El propio caso de Mario Costeja ilustra muy bien este punto. Una cuestión que ha sido ignorada en el debate académico y jurídico de este caso (a mi juicio crucial) es que la información disponible en La Vanguardia no apareció originalmente en formato on-line. La información personal del Sr. Costeja consistía únicamente en el típico anuncio de subasta, contenido en el lateral de la edición impresa del día 19 de enero de 1998. Ahora bien, años después, La Vanguardia decidió digitalizar esa hemeroteca y entonces comenzó el problema. En este contexto, cabe preguntarse si La Vanguardia tenía derecho a publicar la información cuando lo cierto era que la subasta en cuestión había tenido lugar mucho antes. Piénsese que si la misma hubiese digitalizado sólo los artículos de prensa, el caso Mario Costeja jamás se habría producido. Del mismo modo que si La Vanguardia hubiese digitalizado toda su hemeroteca, pero no hubiese permitido a Google indexarla (algo que todos los editores web pueden hacer), tampoco habría pasado nada ¿Qué incentivo tiene ahora un editor para tomar ninguna precaución para evitar que se “depositen” en la red informaciones como la que es objeto del pleito?
La segunda consecuencia, derivada de la anterior, es que la protección de la información personal en internet será más ineficiente como consecuencia de la sentencia. A simple vista, podría parecer que la sentencia se ha guiado por sus efectos prácticos, dado que nuestro acceso a internet se produce, en la actualidad, casi siempre de la mano de un buscador. Si esa es la tubería por la que pasa la información, lo lógico es que los filtros se integren dentro de esa tubería, parece razonar el TJUE… No obstante, si ponemos un filtro en cada uno de los pozos que abastecen la tubería probablemente logremos un mejor resultado y evitamos que el filtro se colapse.
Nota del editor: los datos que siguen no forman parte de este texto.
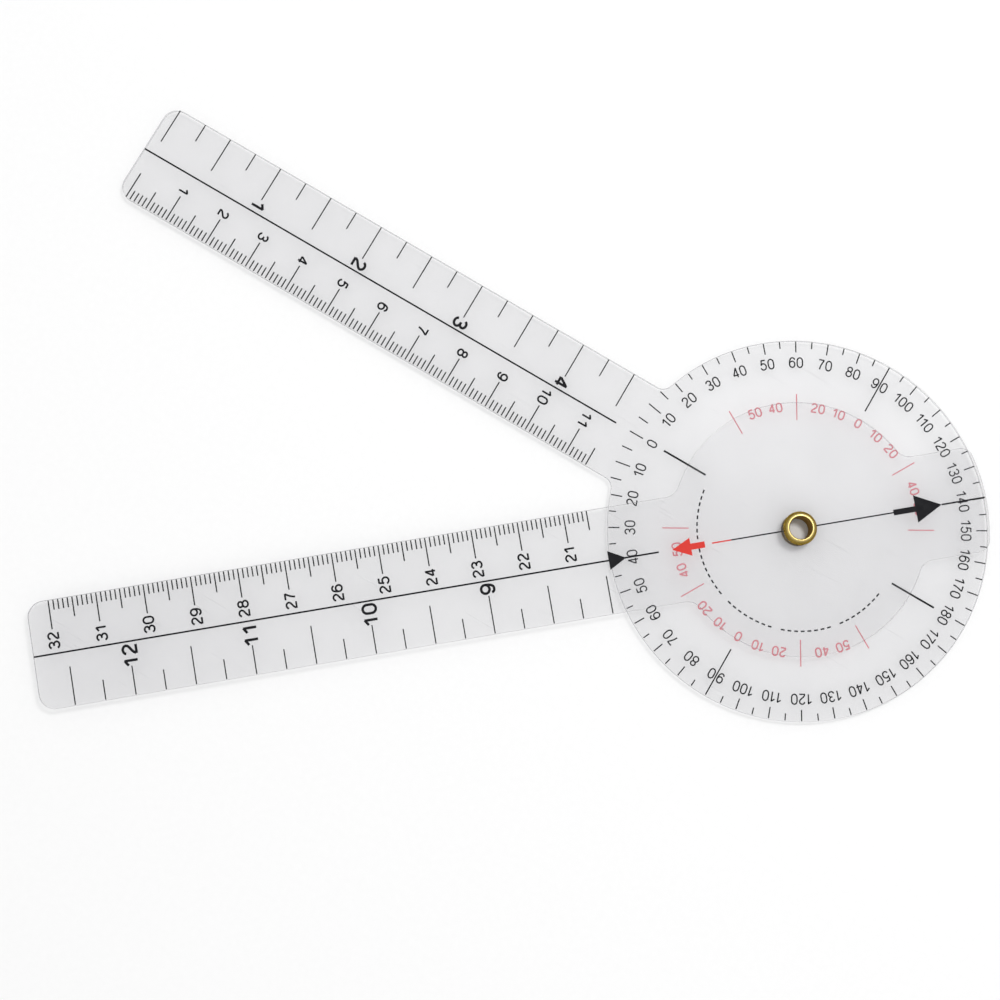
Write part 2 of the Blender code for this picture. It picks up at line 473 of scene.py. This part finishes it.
def clear_plastic(name, turn, disc_share, tip_share):
    """Water-clear sheet: a faint grey film with polished faces, hair scratches, dust, and cut edges painted
    darker as shade.

    The film and the gloss have disc_share of their strength within the dial's circle and tip_share at
    the tip; on the moving plate these paint it lighter over the dial and in painted shade at its tip. One set
    of scratches runs along turn, in degrees, and a second set crosses it.
    """
    n = Nodes(name)
    upright = n.tree.nodes.new("ShaderNodeSeparateXYZ")
    n.feed(upright, 0, n.tree.nodes.new("ShaderNodeNewGeometry").outputs["True Normal"])
    level = n.math("ABSOLUTE", upright.outputs[2])
    wall = n.ramp(level, 0.30, 0.50, 1.0, 0.0)
    corner = n.math("SUBTRACT", n.ramp(level, 0.85, 0.97, 1.0, 0.0), wall)
    edge = n.math("ADD", wall, corner)

    scratch = n.math("MAXIMUM", hair_scratches(n, turn), hair_scratches(n, turn + 74.0))
    speck = dust(n)
    haze = n.noise(n.place(), 45.0, 3.0, 0.6)
    film = n.ramp(haze, 0.3, 0.7, FILM * (1.0 - FILM_VARIATION), FILM * (1.0 + FILM_VARIATION))
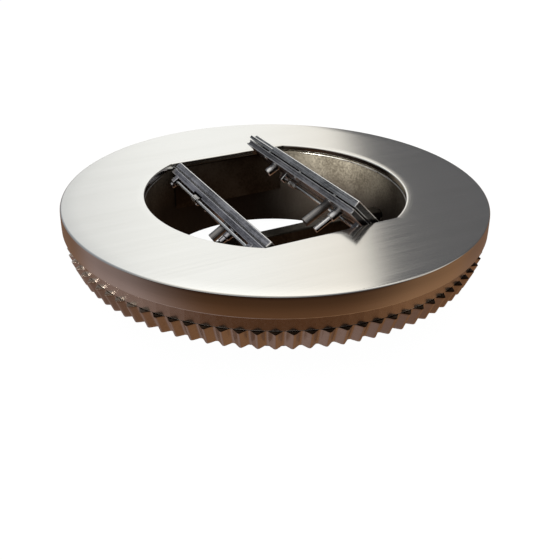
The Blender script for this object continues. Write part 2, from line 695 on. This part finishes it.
def flap_plate(flap, to_part):
    """Face plate; near its +Y end the free edge is stepped down."""
    reach, top, low, back = flap.reach, PLATE_TOP, PLATE_LOW, PLATE_BACK
    r = 0.30                            # rounding of the upper edges
    rear = ([(back + 0.12, low), (back, low + 0.12), (back, low + 0.4)]
            + arc(back + r, top - r, r, 180, 90, 5) + [(back + r + 0.25, top), (reach - 1.35, top)])
    rounded = arc(reach - r, top - r, r, 90, 0, 5)
    stepped = [(reach - 1.15, top), (reach - 1.02, top - 0.12), (reach - 0.98, top - 0.62),
               (reach - 0.86, top - 0.72), (reach - 0.14, top - 0.72), (reach, top - 0.86)]
    under = [(reach, low + 0.3), (reach - 0.04, low + 0.06), (reach - 0.14, low)]
    under += on_circle(0, 0, GROOVE_R, (12.4, 35, 60, 90, 120, 145, 167.6))
    full, cut = rear + rounded + under, rear + stepped + under
    step_y = HALF_LENGTH - flap.step
    bm = bar([(-HALF_LENGTH, full), (-7.0, full), (7.0, full), (step_y - 0.5, full),
              (step_y, full), (step_y + 0.45, cut), (step_y + 0.8, cut), (HALF_LENGTH, cut)],
             0.22, to_part)
    piece(flap.side + "_flap_plate_edged", bm, M_PLATE[flap.side], flap.side + "_flap",
          38, flap.side + "_flap_plate")


def frame_rail(flap, to_part):
    """Rail with a shallow channel in its free edge."""
    free, back, low, top = flap.reach - 0.35, PLATE_BACK + 0.1, FRAME_LOW, FRAME_TOP
    c = 0.18                            # chamfer
    outline = [(back + c, top)]
    outline += on_circle(0, 0, GROOVE_R, (184.1, 215, 245, 270, 295, 325, 355.9))
    outline += [
        (free - c - 0.2, top), (free - c, top), (free - c * 0.3, top - c * 0.3),
        (free, top - c), (free, top - c - 0.1), (free - 0.28, top - 0.38),
        (free - 0.28, low + 0.38), (free, low + c + 0.1), (free, low + c),
        (free - c * 0.3, low + c * 0.3), (free - c, low), (free - c - 0.2, low),
        (back + c + 0.2, low), (back + c, low), (back + c * 0.3, low + c * 0.3),
        (back, low + c), (back, low + c + 0.15), (back, top - c - 0.15),
        (back, top - c), (back + c * 0.3, top - c * 0.3)]
    end = HALF_LENGTH - 0.25
    rows = [(y, outline) for y in (-end, -10.0, 10.0, end)]
    return solid(flap.side + "_rail", bar(rows, 0.18, to_part))


def flap_frame(flap, to_part):
    """Rail with a coil pocket, two studs, a tail on the second stud and two bored lugs."""
    side = flap.side
    rail = frame_rail(flap, to_part)
    lean = math.radians(flap.stud_lean)

    def below(y, depth):
        return to_part(flap.stud_w + depth * math.sin(lean), y,
                       FRAME_LOW - depth * math.cos(lean))

    tools = [("DIFFERENCE", block(side + "_pocket", to_part, (flap.lug_w, 6.3, FRAME_LOW - 0.29),
                                  (2.2, 3.8, 1.42)))]
    for i, y in enumerate(flap.stud_ys):
        tools.append(("UNION", post(f"{side}_stud_{i}", below(y, -0.42),
                                    below(y, flap.stud_length), flap.stud_r,
                                    flap.stud_r * 0.93, 0.28, steps=28)))
    y = flap.stud_ys[1]
    tools.append(("UNION", post(side + "_tail", below(y, flap.stud_length - 0.5),
                                below(y, flap.tail_length), 0.62, 0.6, 0.16)))
    lug_h = (BORE_H - 0.85 + FRAME_LOW + 0.4) / 2
    lug_size = (1.4, 1.4, FRAME_LOW + 0.4 - BORE_H + 0.85)
    for i, y in enumerate(flap.lug_ys):
        tools.append(("UNION", block(f"{side}_lug_{i}", to_part, (flap.lug_w, y + 0.7, lug_h),
                                     lug_size, bevel=0.16)))
        tools.append(("DIFFERENCE", post(f"{side}_bore_{i}", to_part(flap.lug_w, y - 0.5, BORE_H),
                                         to_part(flap.lug_w, y + 1.9, BORE_H), 0.48, 0.48, 0.02)))
    piece(side + "_flap_frame_cast", combine(rail, tools), M_FRAME[side], side + "_flap",
          40, side + "_flap_frame")


for flap in FLAPS:
    to_part = flap_placer(flap)
    flap_plate(flap, to_part)
    flap_frame(flap, to_part)


# ---- floor -------------------------------------------------------------------------------
def studio_floor():
    bpy.ops.mesh.primitive_plane_add(size=4.0, location=(0, 0, -0.0002))
    floor = bpy.context.object
    floor.name = "studio_floor"
    material, n, shader = metal("pale_floor", base=(0.9, 0.9, 0.895), rough=0.9, metallic=0.0)
    glow = n.new("ShaderNodeEmission")
    glow.inputs["Color"].default_value = (1, 1, 1, 1)
    glow.inputs["Strength"].default_value = 1.06
    lit = n.new("ShaderNodeMixShader")
    lit.inputs[0].default_value = 0.93  # share of glow
    n.link(shader.outputs[0], lit.inputs[1])
    n.link(glow.outputs[0], lit.inputs[2])
    # seen from below the floor is clear, so the underside can be looked at
    clear = n.new("ShaderNodeMixShader")
    n.link(n.new("ShaderNodeNewGeometry").outputs["Backfacing"], clear.inputs[0])
    n.link(lit.outputs[0], clear.inputs[1])
    n.link(n.new("ShaderNodeBsdfTransparent").outputs[0], clear.inputs[2])
    n.link(clear.outputs[0], material.node_tree.nodes["Material Output"].inputs["Surface"])
    floor.data.materials.append(material)
    floor.visible_glossy = False
    floor.visible_diffuse = False


# ---- world ---------------------------------------------------------------------------------
def radians(*degrees):
    return tuple(math.radians(d) for d in degrees)


def upper_world(n, dx, dy, dz):
    """Bright backdrop with a dark panel at the right, and the room behind the camera."""
    azimuth = n.math("ARCTAN2", dx, dy)         # 0 straight away from the camera, + to the right
    bright = n.mix(n.fade(azimuth, span=radians(-34, -8)), (0.33, 0.345, 0.37), (1.02, 1.03, 1.02))
    bright = n.mix(n.fade(azimuth, span=radians(-6, 8)), bright, (0.97, 0.93, 0.86))
    lift = n.fade(dz, span=(0.50, 0.62), to=(1.0, 1.28))
    bright = n.vector_math("MULTIPLY", bright, n.combine(lift, lift, lift))
    # the panel's left edge leans with height
    lean = n.times(n.math("SUBTRACT", dz, 0.3206), math.radians(21.0))
    panel = n.times(n.fade(n.math("SUBTRACT", azimuth, lean), span=radians(4.0, 7.0)),
                    n.fade(azimuth, span=radians(70, 100), to=(1.0, 0.0)))
    upper = n.mix(panel, bright, (0.118, 0.118, 0.124))
    upper = n.mix(n.fade(dz, span=(0.72, 0.88)), upper, (1.15, 1.12, 1.06))
    room = n.mix(n.fade(dx, span=(-0.6, 0.6)), (0.86, 0.86, 0.85), (0.30, 0.30, 0.31))
    room = n.mix(n.fade(dz, span=(0.14, 0.42)), (0.032, 0.018, 0.012), room)
    return n.mix(n.fade(dy, span=(-0.45, -0.05)), room, upper)


def lower_world(n, dx, dy, dz):
    """Brown surroundings below the horizon."""
    near = n.mix(n.fade(dz, span=(-0.48, -0.22)), (0.115, 0.053, 0.025), (0.040, 0.018, 0.012))
    brown = n.mix(n.fade(dx, span=(-0.15, 0.25)), (0.29, 0.21, 0.19), (0.26, 0.14, 0.074))
    brown = n.mix(n.fade(dy, span=(-0.80, -0.10)), near, brown)
    return n.mix(n.fade(dy, span=(0.2, 0.6)), brown, (0.195, 0.112, 0.073))


def studio_world():
    world = bpy.data.worlds.new("studio")
    bpy.context.scene.world = world
    world.use_nodes = True
    n = Nodes(world.node_tree)
    direction = n.new("ShaderNodeTexCoord").outputs["Generated"]
    parts = [n.dot(direction, axis) for axis in (RIGHT, AWAY, UPWARD)]
    upper = upper_world(n, *parts)
    sky = n.mix(n.fade(parts[2], span=(-0.10, 0.08)), lower_world(n, *parts), upper)
    camera_ray = n.new("ShaderNodeLightPath").outputs["Is Camera Ray"]
    background = world.node_tree.nodes["Background"]
    n.link(n.mix(camera_ray, sky, (1, 1, 1)), background.inputs["Color"])
    background.inputs["Strength"].default_value = 1.0


studio_floor()
studio_world()

# ---- lamps -----------------------------------------------------------------------------------
CENTRE = Vector((0, 0, TOP))


def linked(name, members):
    collection = bpy.data.collections.new(name)
    for key in members:
        collection.objects.link(bpy.data.objects[key] if key in bpy.data.objects else NODES[key])
    return collection


def lamp(name, kind, location, target, **settings):
    light = bpy.data.lights.new(name, kind)
    for setting, value in settings.items():
        setattr(light, setting, value)
    ob = bpy.data.objects.new(name, light)
    bpy.context.scene.collection.objects.link(ob)
    ob.location = location
    ob.rotation_euler = (target - location).to_track_quat("-Z", "Y").to_euler()
    return ob.light_linking


# a soft spot on the far side of the tube wall
WALL_R, WALL_TURN = 26.0 * MM, math.radians(32)
wall = (RIGHT * (WALL_R * math.sin(WALL_TURN)) + AWAY * (WALL_R * math.cos(WALL_TURN))
        + Vector((0, 0, SEAT + 1.5 * MM)))
linking = lamp("wall_lamp", "SPOT", wall + (-RIGHT * 0.10 - AWAY * 0.24 + Vector((0, 0, 0.30))),
               wall, energy=60.0, color=(1.0, 0.98, 0.94), spot_size=math.radians(3.9),
               spot_blend=1.0, shadow_soft_size=0.008)
linking.receiver_collection = linked(
    "tube_wall", ("housing", "tube_rim_edge_right", "tube_rim_edge_left"))
linking.blocker_collection = linked("tube_shade", ("housing", "trim_ring_brushed"))

# a window at the left for the tops of the teeth
linking = lamp("side_window", "AREA", CENTRE - RIGHT * 0.375 - AWAY * 0.012 + Vector((0, 0, 0.333)),
               CENTRE, shape="DISK", size=0.13, energy=1.0, color=(1.0, 0.97, 0.96))
linking.receiver_collection = linked("teeth", ("toothed_collar_ring",))

# ---- camera ------------------------------------------------------------------------------------
CAMERA_TILT, CAMERA_ROLL = math.radians(29.89), math.radians(0.84)
# point looked at and distance from it, in trim ring radii
LOOK_RIGHT, LOOK_AWAY, DISTANCE = 0.027, -0.880, 2.661


def camera():
    data = bpy.data.cameras.new("camera")
    ob = bpy.data.objects.new("camera", data)
    bpy.context.scene.collection.objects.link(ob)
    forward = AWAY * math.cos(CAMERA_TILT) - Vector(UPWARD) * math.sin(CAMERA_TILT)
    level_up = RIGHT.cross(forward)
    right = RIGHT * math.cos(CAMERA_ROLL) + level_up * math.sin(CAMERA_ROLL)
    up = -RIGHT * math.sin(CAMERA_ROLL) + level_up * math.cos(CAMERA_ROLL)
    look = CENTRE + (RIGHT * LOOK_RIGHT + AWAY * LOOK_AWAY) * TRIM_R
    eye = look - forward * DISTANCE * TRIM_R
    columns = zip(right, up, -forward, eye)
    ob.matrix_world = Matrix((*columns, (0, 0, 0, 1)))
    data.sensor_width = 36.0
    data.lens = 46.035
    data.clip_start = 0.005
    data.clip_end = 20.0
    bpy.context.scene.camera = ob


camera()
bpy.context.scene.view_settings.view_transform = "Standard"
bpy.context.scene.view_settings.look = "None"
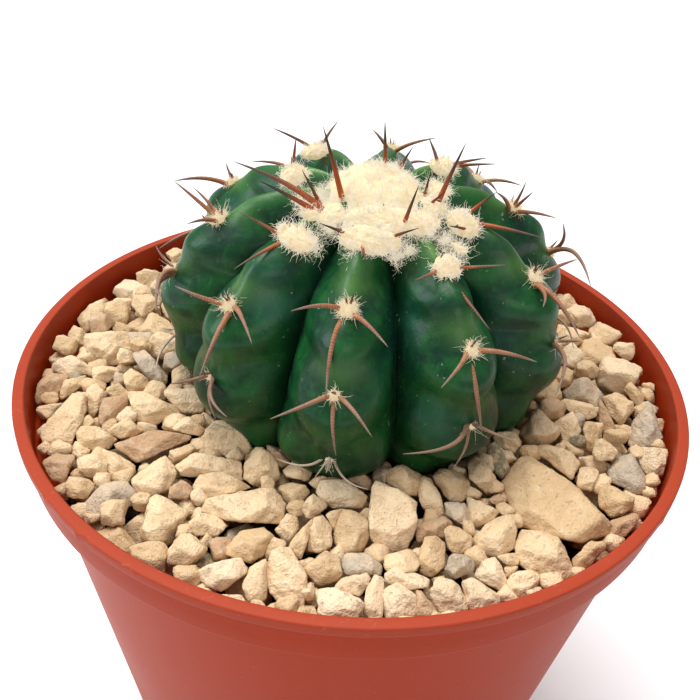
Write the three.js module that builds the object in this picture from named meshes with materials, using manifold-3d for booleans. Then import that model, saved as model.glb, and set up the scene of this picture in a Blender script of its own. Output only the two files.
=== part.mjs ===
// A round ribbed cactus in a 12 cm plastic nursery pot, top-dressed with crushed stone.
// Millimetres, +Z up. The origin is the middle of the pot's foot, on the surface it stands on.
import * as THREE from 'three';
import { ConvexGeometry } from 'three/addons/geometries/ConvexGeometry.js';
import { mergeVertices } from 'three/addons/utils/BufferGeometryUtils.js';
import Module from 'manifold-3d';

const wasm = await Module();
wasm.setup();

// ---- Driving dimensions -------------------------------------------------------------------

const GAP = 0.3; // between neighbouring pieces

// Pot
const POT_HEIGHT = 100;
const RIM_RADIUS = 60;
const LIP_INNER_RADIUS = 58.1;
const LIP_THICKNESS = 2;
const EDGE_SLOPE = 0.3; // on the undersides of lip and collar, and inside the foot ring
const COLLAR_RADIUS = 59;
const COLLAR_HEIGHT = 8.5;
const BODY_TOP_RADIUS = 56.8;
const FOOT_RADIUS = 45.5;
const WALL = 1.3;
const STEP = 1.6; // height of the sloping step where the collar meets the body
const FLOOR_UNDERSIDE = 3;
const FLOOR_THICKNESS = 1.6;
const FOOT_RING_WIDTH = 4;
const DRAIN_RADIUS = 4;
const DRAIN_CIRCLE = 30;
const DRAIN_COUNT = 6;
const DRAIN_SIDES = 6;
const POT_SIDES = 32; // of the pot and of what fills it
const POT_TURN = 2.8; // degrees, so that no corner between two of its sides lies on an axis

// Filling
const MIX_TOP = 88;
const BED_AT_WALL = 93.3; // the gravel bed that the stones are sunk in, at the pot's wall
const BED_AT_PLANT = 95.6;
const PLANT_EDGE = 30; // radius where the bed meets the cactus
const STONE_COUNT = 150;
const STONE_SEED = 11;
const STONE_SIZES = [9, 8, 6.5]; // length, from the coarse to the fine
const STONE_WIDTH = 0.85; // of its length
const STONE_SPREAD = 0.42; // of its length, the room that a stone keeps round its middle
const STONE_TILT = 1.2; // radians between the steepest stones
const STONE_POINTS = 8;
const STONE_ATTEMPTS = 6000; // at each size
// The largest stones lie where they are seen: x, y, length, width, height, turn in degrees.
const LARGE_STONES = [
  [32, -32.5, 18.5, 15.5, 6.5, -38],
  [28.5, -46, 9.5, 8.5, 6.5, 20],
  [8, -40, 14, 8, 7, 96],
  [-18.5, -26.5, 11.5, 8.5, 6.5, 5],
  [-15, -40, 13.5, 7, 6, 8],
  [-7, -50.5, 11, 6.5, 6, 100],
  [-46.5, -23, 14, 8, 7, 60],
  [-31, -28.5, 14, 7, 4, 12],
  [-36, -9, 12, 6.5, 6, 105],
  [51.5, -12.5, 11, 7, 7, 80],
];

// Cactus
const RIBS = 10;
const FIRST_RIB = 263.3; // compass angle of the rib at the front, degrees from +X
const BODY_RADIUS = 35.6;
const BODY_HALF_HEIGHT = 24.4;
const BODY_CENTRE = new THREE.Vector3(1.2, 2.1, POT_HEIGHT + 10);
const BODY_LEAN = 4; // degrees, the crown towards -Y
const FURROW_DEPTH = 0.27; // of the radius
const RIB_ROUNDNESS = 2.3; // exponent across a rib, 2 for a parabola
const BODY_SQUARENESS = { radius: 0.93, height: 0.9 }; // exponents, 1 for an ellipsoid
const FURROW_SINK = 0.6; // how far a furrow sinks in height as well as in radius
const CHIN_HEIGHT = 0.016; // of the radius
const AREOLE_SPACING = 27.5; // degrees of latitude along a rib
// Latitude of the areole nearest the equator on each rib, counted round from the front rib.
const AREOLE_LATITUDES = [14.7, 0, 9.5, 19.8, 8.8, 22, -2, 9.5, 17, 3];
const CROWN_DIMPLE = 3;
const CROWN_DIMPLE_RADIUS = 9;
const COLUMNS_PER_RIB = 6;
const LATITUDES = { from: -60, to: 86, rows: 19 };
const RIBS_RUN_OUT = [-54, -28]; // latitudes between which the ribs run out towards the root
const CHINS_RUN_OUT = [-45, -25]; // and the chins
const CHINS_END = [50, 75]; // the chins end towards the crown
const ROOT = { neckRadius: 8, neck: -23.5, middleRadius: 4, middle: -34, tip: -56, sides: 10 };

// Spines and wool
const SPINE_SEED = 6;
const SPINE_STEPS = 2;
const SPINE_SINK = 1.1;
const SPINE_BOW = 0.5; // of its length
const SPINE_TAPER = 0.75; // of its radius, lost by the last step before the point
// Each areole has a long spine down the rib, one to each side and a short one at the top:
// clock angle from the top, lift off the skin, length, the spread of each, and radius.
const SPINE_PATTERN = [
  { clock: 178, clockSpread: 10, lift: 14, liftSpread: 0, length: 12.4, spread: 1, radius: 0.62 },
  { clock: 112, clockSpread: 9, lift: 27, liftSpread: 6, length: 9.4, spread: 1, radius: 0.55 },
  { clock: -112, clockSpread: 9, lift: 27, liftSpread: 6, length: 9.2, spread: 1, radius: 0.55 },
  { clock: 0, clockSpread: 30, lift: 45, liftSpread: 0, length: 3.2, spread: 0, radius: 0.4 },
];
const SPINY_LATITUDES = [-14, 78];
const CUSHION_SIZE = [1.4, 2.3]; // radius of an areole's felt, at the equator and at the crown
const CUSHION_FULL = 50; // latitude where it reaches its full size
const WOOLLY_LATITUDE = 57; // areoles above this one stand in the crown's wool
const SPINE_FLOOR = 99.6; // the spines over the gravel stay above this height
const WOOL_RADIUS = 9.6;
const WOOL_HEIGHT = 9; // half of the dome's height
const WOOL_TOP = 28.6; // above the body's centre
const FELT_RADIUS = 13; // the thinner felt round the wool's dome
const FELT_HEIGHT = 5;
const FELT_TOP = 25;
const TUFT = { width: 3, length: 5.4, height: 2.4, inward: 2.4, out: 0.8 }; // of a crown areole
const CROWN_SPINE_RADIUS = 0.8;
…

De nuevo, el caso de Mario Costeja ilustra ese punto. Mientras escribo estas líneas me planteo si debería incluir un hipervínculo a la página web de la Vanguardia o incluso, para hacerlo más visual, si incluir un copia y pega de la ignominiosa publicación. Este es un blog jurídico y la noticia es de gran interés. Parece lógico pensar que cualquier jurista, abogado o estudiante en derecho quiera leer exactamente lo que se publicó.
Por cautela opto por no hacerlo. Probablemente sea una minoría. Pero pongámonos en el caso hipotético de que lo hiciese… ¿Qué sucedería entonces con dicho link al blog del profesor Alfaro? ¿Debería Google también eliminarlo? ¿Dónde terminan sus obligaciones? ¿Cubren estas cada link que diga algo sobre el Sr. Costeja? ¿Y si alguien comenta algo sobre mi comentario?
Sin duda, lo más fácil que yo nunca incluya dicha información. En otras palabras, que haga un ejercicio de autocontrol y autoevaluación. La protección de los datos personales, señores del Tribunal de Justicia, debe empezar en cada uno de nosotros. Culpar al mensajero es un grave error.
1 comentario:
¿y los edictos publicados en el BOE por los que se declara a una persona física en concurso? Y el DNI de todo aquél que ha obtenido una plaza en la administración y que se puede sacar del BOE? El pasado es como el culo, que todos tenemos uno, y con internet lo malo es que llevamos tanga y se nos ve a todos. Si alguien hace dieciséis años (16!) sufrió un embargo y eso todavía sale en la red, no creo que haya nada más inofensivo. los traspiés que puede dar uno son como las opiniones, que tienen fecha y las fechas hablan por sí mismas. Esto parece más una cancelación de antecedentes penales...
¿Qué será lo próximo? yo lo sé: el derecho al recuerdo; es decir, que cuando salga en Internet algo bueno sobre nosotros tengamos el derecho a que no lo borren nunca y salga en todos los buscadores!!